Q: Were you surprised by the reaction? Did you know it would cause that type of firestorm?

A: No, not to the extent that it did. I didn’t think it would. Going back now and looking, yeah probably. But at the time? I didn’t think it would become sort of the thing that it did.

Q: Has it had any negative impact on your organization over the last four years?

A: You never know for sure, but I haven’t felt it or been aware of it. People said nobody would come here, that’s not true. Do I think any players are going to not come here because Dan wrote a letter three or four years ago? I don’t think so.

The question, of course, now becomes whether one particular player is not going to come to Cleveland because Dan wrote a letter four years ago.

James and his agent, Rich Paul, will reportedly have a face-to-face meeting with Riley early this week to discuss the prospect of returning to the Heat.
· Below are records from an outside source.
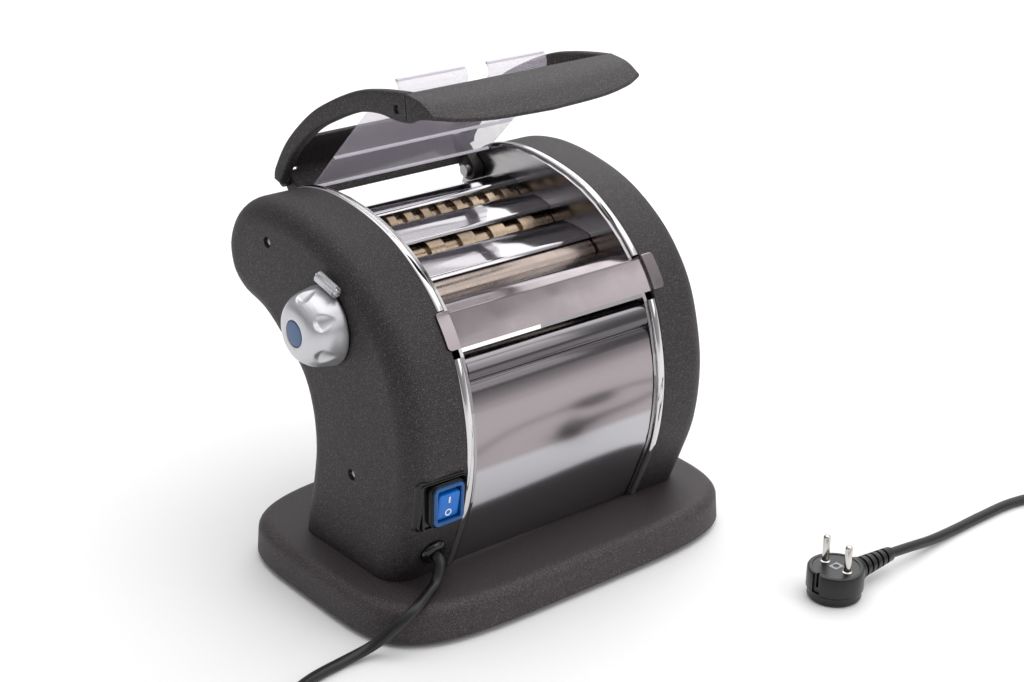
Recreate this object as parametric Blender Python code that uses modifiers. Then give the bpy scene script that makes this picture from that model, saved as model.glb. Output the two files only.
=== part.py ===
"""Electric pasta maker: a motor-driven roller and cutter machine on a cast base.

Metres, +Z up, rollers along X, the front towards -Y and the floor at z = 0.
Sizes below are measured from the middle of the base; the whole machine then
hangs on one empty that moves the middle of its box to x = 0, y = 0.
"""

import math

import bmesh
import bpy
from mathutils import Matrix, Vector

# Driving dimensions of the whole machine
MM = 0.001
BASE_LENGTH = 306.0 * MM
BASE_DEPTH = 210.0 * MM
BASE_TOP = 28.0 * MM
BODY_DEPTH = 213.0 * MM
BODY_HEIGHT = 222.7 * MM
BODY_FRONT = -81.0 * MM
RIM_X = 84.0 * MM
CAP_DEPTH = 42.7 * MM
PLATE_INNER_X = 75.5 * MM
CLEARANCE = 0.3 * MM
OVERRUN = 2.0 * MM

# Where the lid turns, from the body's back and top, and how far it reaches
HINGE_INSET = 20.0 * MM
HINGE_DROP = 24.7 * MM
HINGE_Y = BODY_FRONT + BODY_DEPTH - HINGE_INSET
HINGE_Z = BASE_TOP + BODY_HEIGHT - HINGE_DROP
LID_REACH = 165.0 * MM
LID_RISE = 108.5 * MM

# Roller pairs: the teeth of their gears, the free space between neighbouring
# pairs, how deep a pair's discs interleave, and the nips as shares of the body
NIP_TILT = math.radians(45.0)
NIP_WAY = Vector((math.cos(NIP_TILT), math.sin(NIP_TILT)))
PAIR_TEETH = {"fine_cutter": 16, "wide_cutter": 16, "smooth": 19}
PAIR_GAP = 1.9 * MM
DISC_OVERLAP = 1.0 * MM
SMOOTH_GAP = 0.55 * MM
DRIVE_MODULE = 2.0 * MM
nip_shares = {"fine_cutter": (0.671, 0.800), "wide_cutter": (0.500, 0.760), "smooth": (0.298, 0.707)}

# The side view of the body, as shares of its depth and height, from the
# front foot up over the head and down the hollow back to the rear foot
outline_shares = [
    (0.113, 0.000), (0.070, 0.097), (0.019, 0.232), (0.000, 0.380),
    (0.012, 0.515), (0.061, 0.672), (0.141, 0.789), (0.244, 0.877),
    (0.380, 0.948), (0.540, 0.988), (0.704, 1.000), (0.850, 0.975),
    (0.948, 0.915), (0.998, 0.820), (0.981, 0.722), (0.911, 0.661),
    (0.793, 0.627), (0.690, 0.564), (0.601, 0.497), (0.559, 0.407),
    (0.549, 0.300), (0.568, 0.187), (0.596, 0.088), (0.615, 0.000),
]
NOTCH_BELOW_INDEX, NOTCH_ABOVE_INDEX, TRIM_END_INDEX = 5, 6, 12
SPAN_STEPS = 2

# Colours, roughness and metallic value of each finish
FINISHES = {
    "anthracite": ((0.07, 0.068, 0.065), 0.6, 0.0),
    "chrome": ((0.8, 0.8, 0.8), 0.08, 1.0),
    "steel": ((0.6, 0.6, 0.6), 0.35, 1.0),
    "bronze": ((0.55, 0.45, 0.35), 0.3, 1.0),
    "satin": ((0.65, 0.65, 0.66), 0.4, 1.0),
    "black": ((0.02, 0.02, 0.02), 0.45, 0.0),
    "blue": ((0.02, 0.16, 0.6), 0.3, 0.0),
    "clear": ((0.85, 0.8, 0.88), 0.05, 0.0),
    "nylon": ((0.75, 0.74, 0.7), 0.5, 0.0),
}


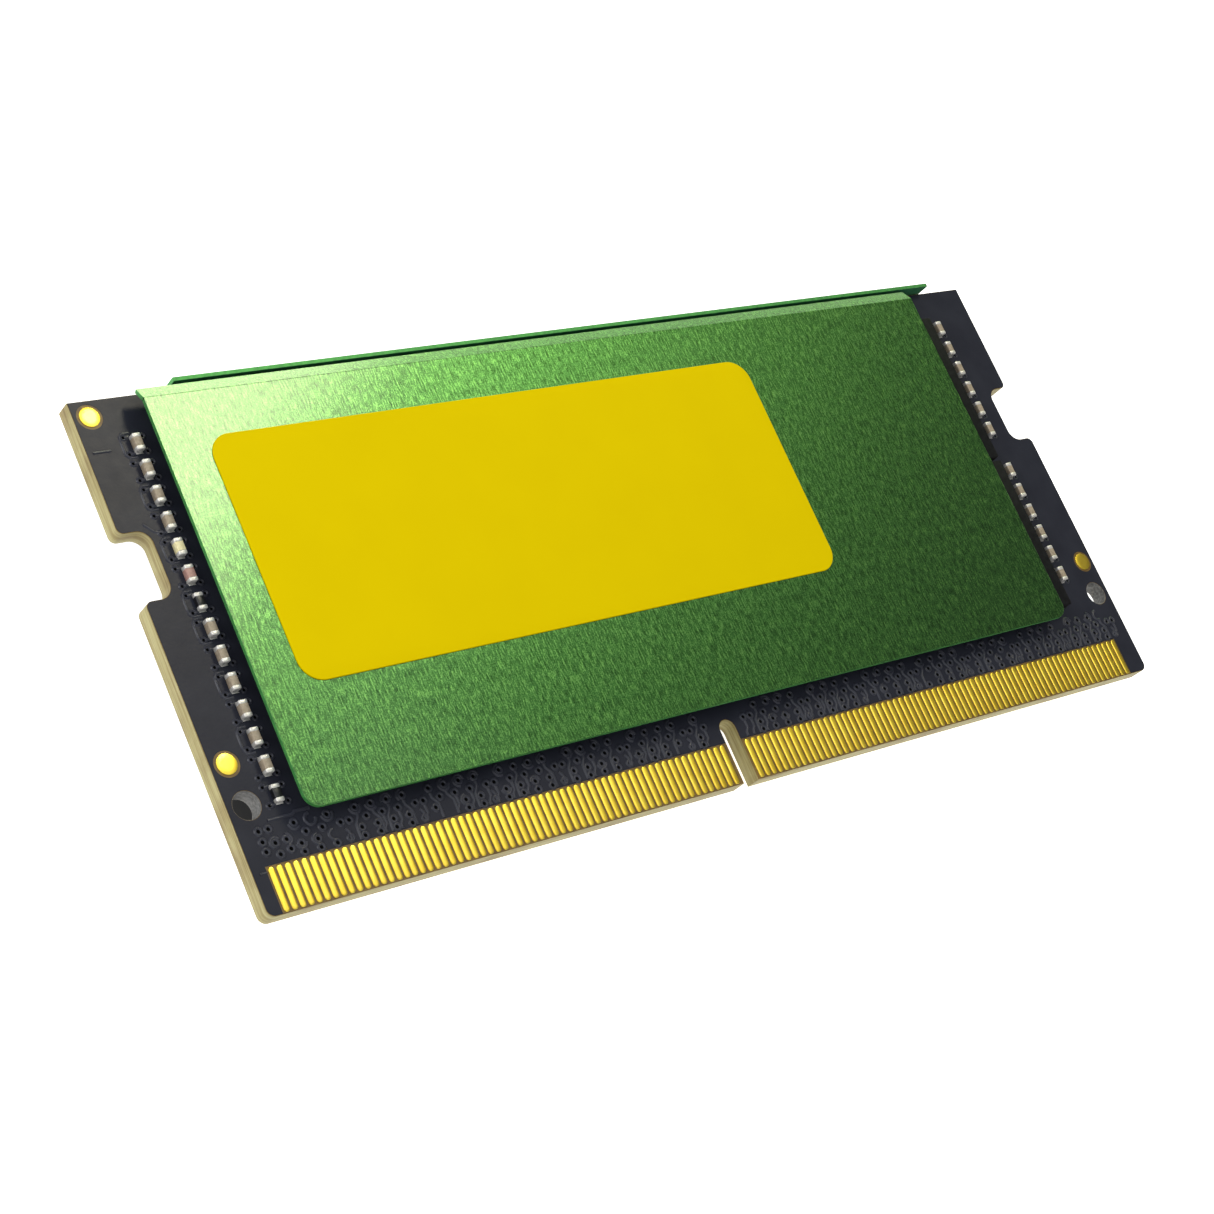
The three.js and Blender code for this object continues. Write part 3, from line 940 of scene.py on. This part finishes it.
def sheet_grid(bm, rows, low, high, depth, material):
    """One face of the sheet, as a grid of vertices at a depth below its outer face."""
    grid = []
    for y, z, outward_y, outward_z in rows:
        rise = min(y - low.y, SHEET_CORNER)
        cut = SHEET_CORNER - math.sqrt(SHEET_CORNER ** 2 - (SHEET_CORNER - rise) ** 2)
        left, right = low.x + cut, high.x - cut
        line = []
        for column in range(SHEET_COLUMNS + 1):
            x = left + (right - left) * column / SHEET_COLUMNS
            line.append(bm.verts.new((x, y - outward_y * depth, z - outward_z * depth)))
        grid.append(line)
    for near, far in zip(grid, grid[1:]):
        for corners in zip(near, near[1:], far[1:], far):
            bm.faces.new(corners).material_index = material
    return grid


def make_spreader(face):
    """A bent sheet of brushed metal with softened edges."""
    brushed, cut_edge, unbrushed = range(3)
    node = f"{face}_spreader"
    low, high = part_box(node)
    if face == "front":
        low = low + LEFT_TRIM
        rows = front_rows(low, high)
    else:
        rows = back_rows(low, high)
    bm = bmesh.new()
    outer = sheet_grid(bm, rows, low, high, 0, brushed)
    inner = sheet_grid(bm, rows, low, high, SHEET_THICKNESS, unbrushed)
    left_sides = [[line[0] for line in grid] for grid in (outer, inner)]
    right_sides = [[line[-1] for line in grid] for grid in (outer, inner)]
    for top, under in (left_sides, right_sides, (outer[0], inner[0]), (outer[-1], inner[-1])):
        for corners in zip(top, top[1:], under[1:], under):
            bm.faces.new(corners).material_index = cut_edge
    piece = object_from(f"{node}_sheet", bm, [GREEN, GREEN_EDGE, GREEN_INSIDE], 40)
    soften_edges(piece, 0.04 * MM)
    finish_piece(piece, "spreader", node)


def make_label():
    """The blank film on the front sheet, with a soft edge."""
    low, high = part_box("label")
    low = low + LEFT_TRIM
    bm = bmesh.new()
    rings = []
    for share, inset in ((0, 0), (0.6, 0), (0.9, 0.015 * MM), (1, 0.05 * MM)):
        rings.append(layer(low, high, inset, LABEL_RADIUS - inset, 16, low.z + (high.z - low.z) * share))
    skin(bm, rings)
    finish_piece(object_from("blank_label", bm, [YELLOW], 60), "label", "label")


# ------------------------------------------------------------------ the stage

def make_floor():
    bpy.ops.mesh.primitive_grid_add(x_subdivisions=2, y_subdivisions=2, size=FLOOR_SIZE)
    floor = bpy.context.object
    floor.name = "floor"
    floor.location.z = -FLOOR_DROP
    floor.data.materials.append(floor_look())


def make_camera():
    """A long lens from the left of the contact edge, turned about its own axis to set the module level."""
    target = board_point(28.53 * MM, 12.39 * MM)
    distance = 148.3 * MM
    azimuth, elevation, roll = math.radians(-67.94), math.radians(47.98), math.radians(49.24)
    level = math.cos(elevation)
    away = Vector((math.sin(azimuth) * level, -math.cos(azimuth) * level, math.sin(elevation)))
    camera = bpy.data.objects.new("camera", bpy.data.cameras.new("camera"))
    bpy.context.scene.collection.objects.link(camera)
    camera.location = target + away * distance
    camera.rotation_mode = "QUATERNION"
    turn = (-away).to_track_quat("-Z", "Y")
    camera.rotation_quaternion = turn @ Matrix.Rotation(roll, 3, "Z").to_quaternion()
    camera.data.sensor_width = 36
    camera.data.lens = 75.15
    camera.data.clip_start = 0.01
    camera.data.clip_end = 20
    bpy.context.scene.camera = camera


def add_softbox(name, direction, edge, distance, size, power, colour):
    """A rectangular light that faces the module from a direction, with its first side along an edge."""
    light = bpy.data.lights.new(name, "AREA")
    light.shape = "RECTANGLE"
    light.size, light.size_y = size
    light.energy = power
    light.color = colour
    holder = bpy.data.objects.new(name, light)
    bpy.context.scene.collection.objects.link(holder)
    away = Vector(direction).normalized()
    along = (Vector(edge) - away * away.dot(Vector(edge))).normalized()
    turn = Matrix((along, away.cross(along), away)).transposed()
    holder.matrix_world = Matrix.Translation(away * distance) @ turn.to_4x4()


def make_lights():
    world = bpy.data.worlds.new("studio")
    world.use_nodes = True
    background = world.node_tree.nodes["Background"]
    background.inputs["Color"].default_value = (1, 1, 1, 1)
    background.inputs["Strength"].default_value = 0.12
    bpy.context.scene.world = world
    key_edge = (0.518, 0.595, -0.614)
    upright = (0, 0, 1)
    add_softbox("key", (0.412, 0.454, 0.79), key_edge, 0.45, (0.13, 0.07), 0.6, (1, 0.92, 0.68))
    add_softbox("overhead", (-0.1, 0.06, 1), (1, 0, 0), 0.5, (0.8, 0.7), 1.6, (0.95, 0.98, 1))
    add_softbox("left_fill", (-0.82, 0.3, 0.36), upright, 0.5, (0.3, 0.3), 1.2, (1, 1, 1))
    add_softbox("front_fill", (-0.2, -0.9, 0.35), upright, 0.5, (0.2, 0.5), 0.6, (1, 1, 1))
    add_softbox("back_sweep", (0.62, 0.77, 0.12), upright, 0.5, (0.1, 0.5), 0.24, (0.55, 1, 0.3))
    add_softbox("rim_glint", (0.4, 0.91, 0.11), upright, 0.5, (0.1, 0.13), 0.4, (1, 0.95, 0.7))
    bpy.context.scene.view_settings.view_transform = "Standard"


make_board()
make_contact_relief()
make_side_relief()
make_contacts()
make_fiducials()
make_small_parts()
make_memory()
make_power_chips()
make_chokes()
make_pads()
make_spreader("front")
make_spreader("back")
make_label()
make_floor()
make_camera()
make_lights()
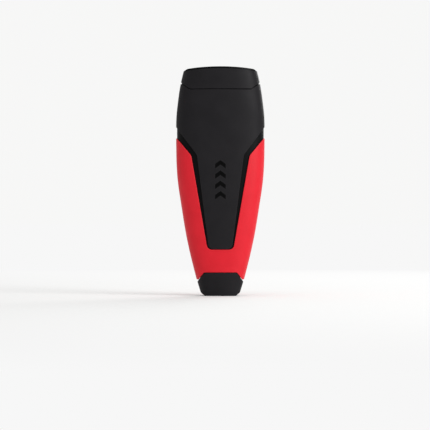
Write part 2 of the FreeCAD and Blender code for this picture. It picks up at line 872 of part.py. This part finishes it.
# ---- Every piece ----
os.makedirs("parts", exist_ok=True)
export("front_chassis", chassis(-1))
export("rear_chassis", chassis(1))
export("front_grip_cover", grip_cover(-1))
export("rear_grip_cover", grip_cover(1))
export("front_panel", panel(-1))
export("rear_panel", panel(1))
export("arrow_inlays", Part.Compound(marks(mark_sink)))
export("nose_collar", nose_collar())
export("mouth_liner", mouth_liner())
export("tail_cap", tail_cap())
export("chassis_screws", chassis_screws())
export("carriage", carriage())
export("thumb_slider", thumb_slider())
export("slider_screws", slider_screws())
export("detent_spring_left", detent_spring(-1))
export("detent_spring_right", detent_spring(1))
export("spring_rivets", spring_rivets())
export("bristle_holder", bristle_holder())
export("holder_pins", holder_pins())
for row, name in enumerate(("front", "middle", "rear")):
    export("bristle_row_" + name, bristle_row(row))
export("tuft_anchors", tuft_anchors())
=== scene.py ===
import json
import math
import random

import bpy
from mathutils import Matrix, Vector


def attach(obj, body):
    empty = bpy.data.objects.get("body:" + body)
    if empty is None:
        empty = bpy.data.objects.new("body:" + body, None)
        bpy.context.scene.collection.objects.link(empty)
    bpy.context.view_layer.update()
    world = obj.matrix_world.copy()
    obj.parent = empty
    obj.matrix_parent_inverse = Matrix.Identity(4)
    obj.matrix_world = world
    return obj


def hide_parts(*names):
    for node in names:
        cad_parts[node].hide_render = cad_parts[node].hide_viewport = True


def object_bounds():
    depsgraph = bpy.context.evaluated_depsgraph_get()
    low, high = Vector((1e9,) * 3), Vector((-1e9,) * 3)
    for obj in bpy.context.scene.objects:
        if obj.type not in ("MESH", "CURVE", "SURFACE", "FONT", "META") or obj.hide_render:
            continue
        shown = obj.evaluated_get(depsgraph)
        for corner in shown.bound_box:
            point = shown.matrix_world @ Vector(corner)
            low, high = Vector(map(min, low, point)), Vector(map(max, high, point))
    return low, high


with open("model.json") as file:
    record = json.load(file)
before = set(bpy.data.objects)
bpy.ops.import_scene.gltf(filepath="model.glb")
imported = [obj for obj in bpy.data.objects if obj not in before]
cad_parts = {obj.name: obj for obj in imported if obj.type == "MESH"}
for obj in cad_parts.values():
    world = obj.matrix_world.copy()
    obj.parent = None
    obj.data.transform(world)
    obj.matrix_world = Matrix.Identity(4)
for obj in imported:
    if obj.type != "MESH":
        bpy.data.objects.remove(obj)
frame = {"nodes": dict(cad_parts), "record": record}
cad_low, cad_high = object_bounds()

# Retractable dust brush. Metres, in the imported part's own frame: front at -Y, mouth at the top.
MM = 0.001

# ---- Camera: a long lens that looks level at the front ----
FRAME_WIDTH = 184.6 * MM     # what the frame spans at the object
LENS = 200.0                 # lens and sensor in millimetres, as the camera takes them
SENSOR = 36.0
CLIP_END = 50.0
AIM_X = -2.3 * MM            # the middle of the frame
AIM_Z = 34.6 * MM

# ---- Studio ----
BACKDROP = 0.93              # brightness of the white room, as seen
ROOM_LIGHT = 0.5             # what the room gives to the object
ROOM_COLOUR = (1.0, 1.0, 0.995)
FLOOR_COLOUR = (0.77, 0.77, 0.765)
FLOOR_RADIUS = 8.0
FLOOR_SIDES = 96
FLOOR_NEAR = 0.06            # up to this far from the object's middle the floor is a lit surface
FLOOR_FAR = 0.50             # and as bright as the room from here on
LIGHTS_AIM = (0, 0, 0.05)    # about half way up the object

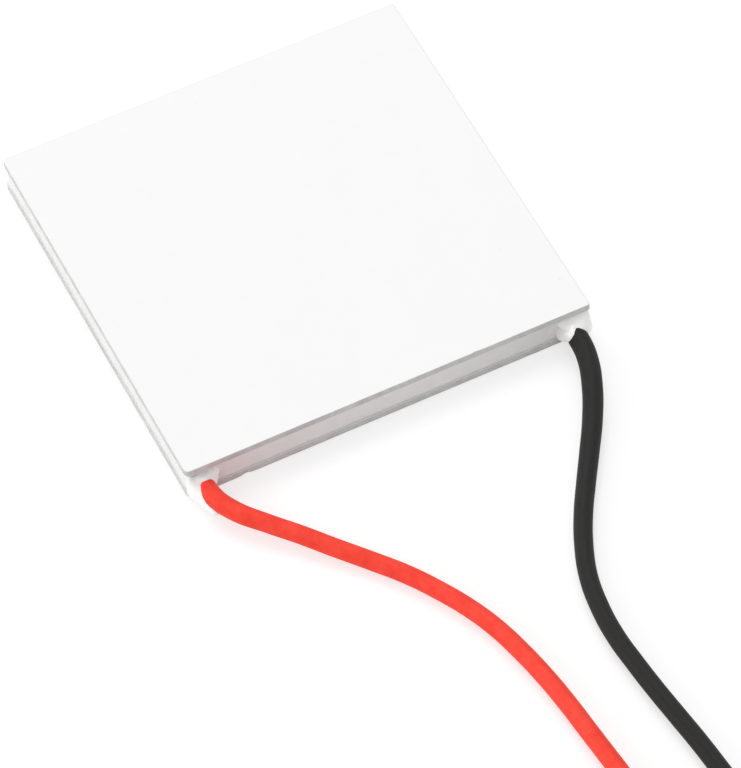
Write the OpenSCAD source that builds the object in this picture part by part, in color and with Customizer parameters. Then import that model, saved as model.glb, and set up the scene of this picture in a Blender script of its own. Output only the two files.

Several other teams, including the Phoenix Suns, reportedly remain interested in trying to procure the services of the four-time NBA Most Valuable Player, but Paul — James' longtime friend and the president of Klutch Sports — "has been funneling belief into the organization that the Cavaliers are in strong position to lure James" away from Miami, according to Yahoo Sports NBA columnist Adrian Wojnarowski.

The longer James' choice remains unclear, the greater the uncertainty surrounding the futures of Bosh and Wade, and the greater the potential for upheaval in the league's power structure. It seems unlikely that James would be swayed by the removal of an angry missive from a website four years down the line, but as symbolic gestures go, Gilbert and the Cavaliers could certainly do worse. With so much still up in the air, one thing, at least, seems clear: we won't have to wait four years to find out how this ongoing soap opera will end.